Amble
A real-time language tuition agent that teaches through conversation, so you can learn a language by living it.
Overview
- Run a real-time voice streaming pipeline across speech-to-text, an LLM, and text-to-speech, stitched together to feel like a conversation with a patient and endlessly adaptive tutor.
- Analyse lessons to evaluate fluency and feed this forward into a personalised, evolving curriculum.
- Compound a user’s interests, ambitions, proficiency, previous lessons and conversation history into a context pipeline that is assembled alongside every conversation.
Stack
- WebRTC
- Pipecat
- STT
- LLM
- TTS
- Mem0
- Modal
- Neon
In 2025, we worked with Page Nineteen to create a new approach to language learning called Amble. We helped take Amble from an initial idea to a running beta in around 3 months, and then spent around the same time again refining the product whilst helping to build out a world class engineering team.
Building the Amble beta was pivotal in realising our own identity as a studio because it made us realise just how big the gap was between the capabilities of frontier AI models and building tools that improve people’s lives. Engineering a real-time conversational pipeline is a challenge in itself, but shaping that into a natural, intuitive experience proved to be a very delicate balance of product research, design and engineering.

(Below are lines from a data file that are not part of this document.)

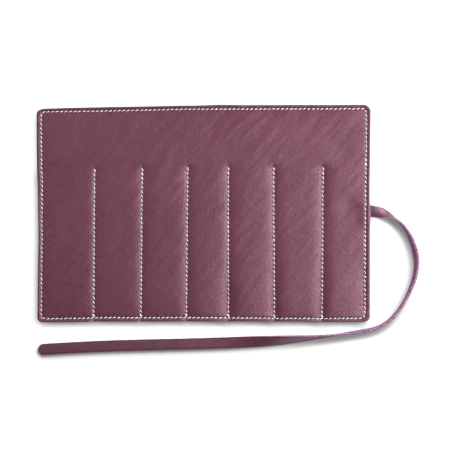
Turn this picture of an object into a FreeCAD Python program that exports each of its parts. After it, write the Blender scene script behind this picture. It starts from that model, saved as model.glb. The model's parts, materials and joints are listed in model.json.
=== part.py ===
import FreeCAD, Part
import math
import os

# A leather pencil roll, lying flat with its outer cover up and its pockets underneath.
# X runs along the row of bays, Y runs from the pocket bottoms to the mouths, Z is up.
# The origin is the centre of the case on the surface that it lies on.

BAY_COUNT = 7

# Driving dimensions in millimetres and degrees: alias, value, meaning.
DIMENSIONS = [
    ("bay_width_1", 54.0, "bay at the free end of the roll"),
    ("bay_width_2", 45.0, "second bay"),
    ("bay_width_3", 43.0, "third bay"),
    ("bay_width_4", 40.0, "fourth bay"),
    ("bay_width_5", 44.0, "fifth bay"),
    ("bay_width_6", 46.0, "sixth bay"),
    ("bay_width_7", 44.0, "bay that carries the tie strap"),
    ("bay_gap", 0.2, "gap between the sections of two bays at their fold line"),
    ("case_height", 204.0, "panel size along Y"),
    ("corner_radius", 7.5, "rounding of the panel's four corners"),
    ("pocket_height", 145.5, "from the panel's bottom edge to the pocket mouths"),
    ("pocket_leather", 1.2, "thickness of the pocket leather"),
    ("pocket_space", 5.4, "clear height inside a pocket"),
    ("lining_thickness", 0.8, "thickness of the lining"),
    ("cover_thickness", 1.4, "thickness of the outer leather"),
    ("fold_margin", 2.0, "flat margin of a pocket beside a fold line"),
    ("edge_margin", 5.3, "flat margin of a pocket along the case's edge"),
    ("seam_inset", 3.8, "edge seam's distance from the panel's edge"),
    ("divider_offset", 1.3, "divider seam's distance from its fold line"),
    ("stitch_pitch", 4.2, "distance from one stitch to the next"),
    ("stitch_length", 3.2, "length of a stitch"),
    ("stitch_width", 0.7, "width of a stitch"),
    ("stitch_thickness", 0.4, "height of a stitch above the leather"),
    ("stitch_slant", 17.0, "angle between a stitch and its seam"),
    ("strap_width", 10.8, "width of the tie strap"),
    ("strap_thickness", 2.0, "thickness of the tie strap"),
    ("anchor_length", 14.0, "length of strap sewn in between the panels"),
    ("section_spacing", 5.0, "largest distance between two sections of the strap"),
]

# The strap's route: from the case's right edge, round one loop and along below the case.
STRAP_ROUTE = [
    (158.0, 2.6, 7.0),
    (173.0, 0.7, 6.4),
    (188.0, -8.0, 5.6),
    (198.5, -24.0, 5.5),
    (204.0, -46.0, 5.5),
    (200.0, -67.0, 5.5),
    (186.0, -94.0, 5.5),
    (169.0, -109.0, 5.5),
    (140.0, -114.0, 5.3),
    (108.0, -118.0, 4.4),
    (72.0, -121.0, 2.4),
    (32.0, -123.0, 1.1),
    (-12.0, -124.5, 1.0),
    (-60.0, -125.5, 1.0),
    (-110.0, -127.0, 1.0),
    (-158.0, -130.0, 1.0),
]

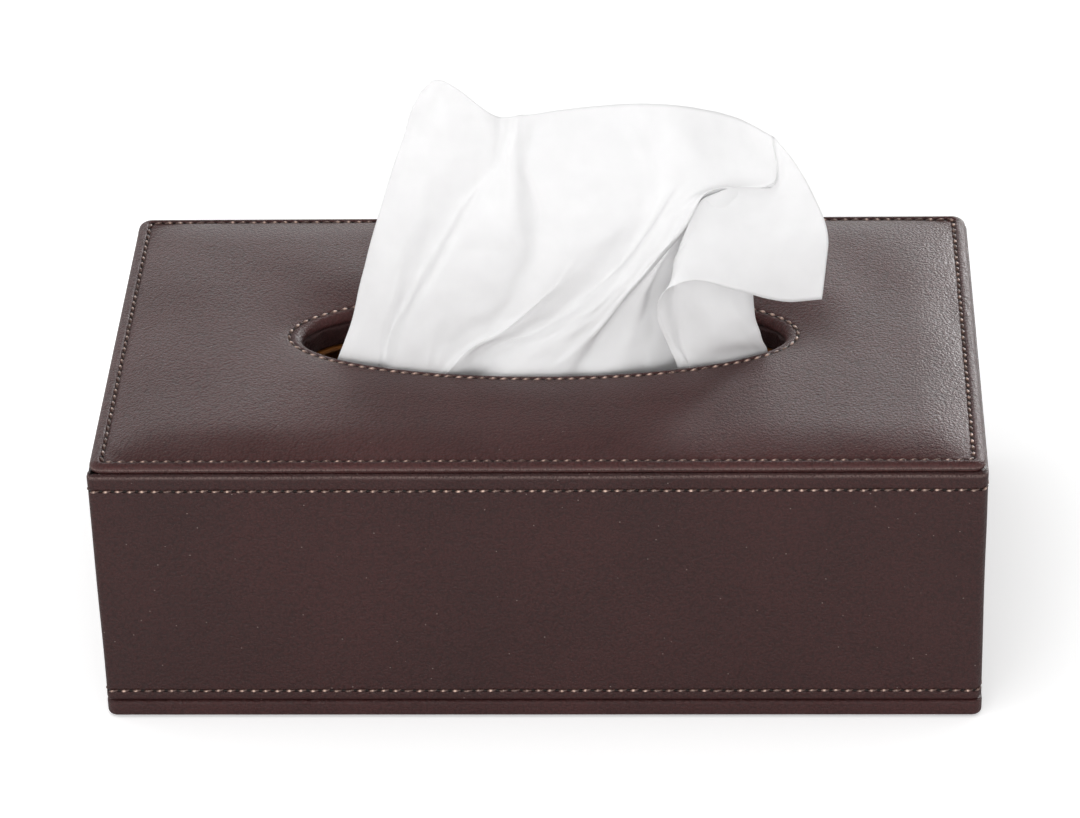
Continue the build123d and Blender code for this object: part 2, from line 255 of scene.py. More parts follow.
def dress(piece, body, slot, material, *nodes):
    """Gives a new piece its material, its body and the CAD nodes that it stands for."""
    piece.data.materials.append(material)
    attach(piece, body)
    if nodes:
        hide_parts(*nodes)
    return piece


def refinish(material, *nodes):
    """Gives CAD nodes, whose shape is right as it is, a material of this script."""
    for node in nodes:
        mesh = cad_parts[node].data
        mesh.materials.clear()
        mesh.materials.append(material)


# A slightly lighter copy, tone 1.04: painted light on the base plate's edge strip.
leather = brown_leather("brown_leather", tone=1.04)

plate_low, plate_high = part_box("base_cover")
board_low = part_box("base_board")[0]
plate_steps = (150, 84, 10)


def plate_outline(inset):
    """The plate's plan outline, drawn in by an inset."""
    return rounded_rectangle(plate_high.x - inset, plate_high.y - inset,
                             max(PLATE_CORNER - inset, 0.0012), plate_steps)


bend = np.linspace(0.0, np.pi / 2, 6)
plate_rows = [ring(plate_outline(PLATE_HEM), plate_high.z)]
for a in bend:
    plate_rows.append(ring(plate_outline(PLATE_EDGE * (1 - np.sin(a))),
                           plate_high.z - PLATE_EDGE * (1 - np.cos(a))))
for a in bend[::-1]:
    plate_rows.append(ring(plate_outline(PLATE_EDGE * (1 - np.sin(a))),
                           plate_low.z + PLATE_EDGE * (1 - np.cos(a))))
plate_rows.append(ring(plate_outline(PLATE_HEM), plate_low.z))
under_skin = LEATHER_THICK - CLEAR
plate_rows += [ring(plate_outline(inset), height) for inset, height in (
    (PLATE_HEM, board_low.z - CLEAR), (under_skin, board_low.z - CLEAR),
    (under_skin, plate_high.z - under_skin), (PLATE_HEM, plate_high.z - under_skin))]
base_leather = surface("base_leather", plate_rows, round_rows=True, inward=True)
dress(base_leather, "shell", "leather_brown", leather, "base_cover")


def fibre_felt(name, colour, hair, size):
    """Matt felt or suede: a cloudy nap over short fibres, a little lighter along the nap."""
    recipe = new_recipe(name, colour, 0.95, Specular_IOR_Level=0.15)
    nap = recipe.texture("TexNoise", Scale=90.0, Detail=4.0, Roughness=0.6)["Fac"]
    fibre = recipe.texture("TexNoise", Scale=size, Detail=4.0, Roughness=0.75, Distortion=1.5)["Fac"]
    share = recipe.spread(recipe.math("ADD", nap, fibre), 0.75, 1.3)
    return recipe.finish(recipe.mix(share, colour, hair), recipe.bump(fibre, 0.7, 0.0003))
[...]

Language learning, designed around you
From the beginning, the goal for Amble wasn’t just to create a chatbot but to create a space where users could immerse themselves in culturally rich content they care about. Personalisation could occur through daily content (to read or listen to), conversational lessons with a realtime voice AI, and through retention (spaced, repetition learning that is tailored around a users history and progress).
Building from the ground up, we started by creating a voice agent with Pipecat that could stream audio in, pass it through STT (Speech-to-Text), LLM and TTS (Text-to-Speech), and give audio out again. Whilst end to end Speech-to-Speech models were available and growing in popularity, we chose to build our own in order to benefit from the increased control, observability and flexibility that comes with modular pipelines.
We then built out the infrastructure, and frontend, that would turn a voice agent into a language learning experience. On the backend this meant scaling compute instances, pre-warming the agent, and adding additional services for injecting memory, curriculum and lesson context that wouldn’t add any latency back in that we had worked so hard to remove in development. For the frontend it meant building a minimal and intuitive UI that encouraged natural conversation, using a WebRTC connection to stream audio in real time.

As the first few users hit the beta, we realised that language learning presented a unique set of challenges for realtime voice applications. Pausing mid sentence might be interpreted as finishing speaking, a bad pronunciation might be transcribed in a way that made the model look like it was hallucinating, or someone might decide to start their lesson during a noisy commute. Our agent had to account for all of this, and with audio being a continuous stream, no component in the pipeline could ever wait for another to fully complete.
Asynchronous engineering got us a long way with reducing latency and keeping things feeling relevant, but ultimately it was through re-examining fundamental assumptions that would take Amble from beta to polished product. In early versions, we automated turn taking, using turn-taking VAD model to detect when a user had finished speaking. But this would often confuse a learner pausing to think with one who had just finished their sentence, and instead of tuning the VAD thresholds the answer was actually to scrap turn taking entirely and move a to push-to-talk functionality. Likewise, we spent a lot of engineering resource early on finessing the users transcript in real time, but the decision to hide this in favour of more accurate processing and analysis would yield far better results for learners in the long run.

Amble sunset in June 2026 after helping over 10,000 users practice speaking in seven languages. If you’re interested in learning more about some of the thinking that went into Amble, Will’s essay is well worth the deep dive.
Ultimately, we reached the same conclusion - that although the conversation around AI is dominated by progress of the frontier models, the real work to be done is in developing our understanding of how people use them. Creating beautiful, useful, products requires a deep focus on how people think, what they need and where they struggle which will often counter our assumptions or go against the latest available technology.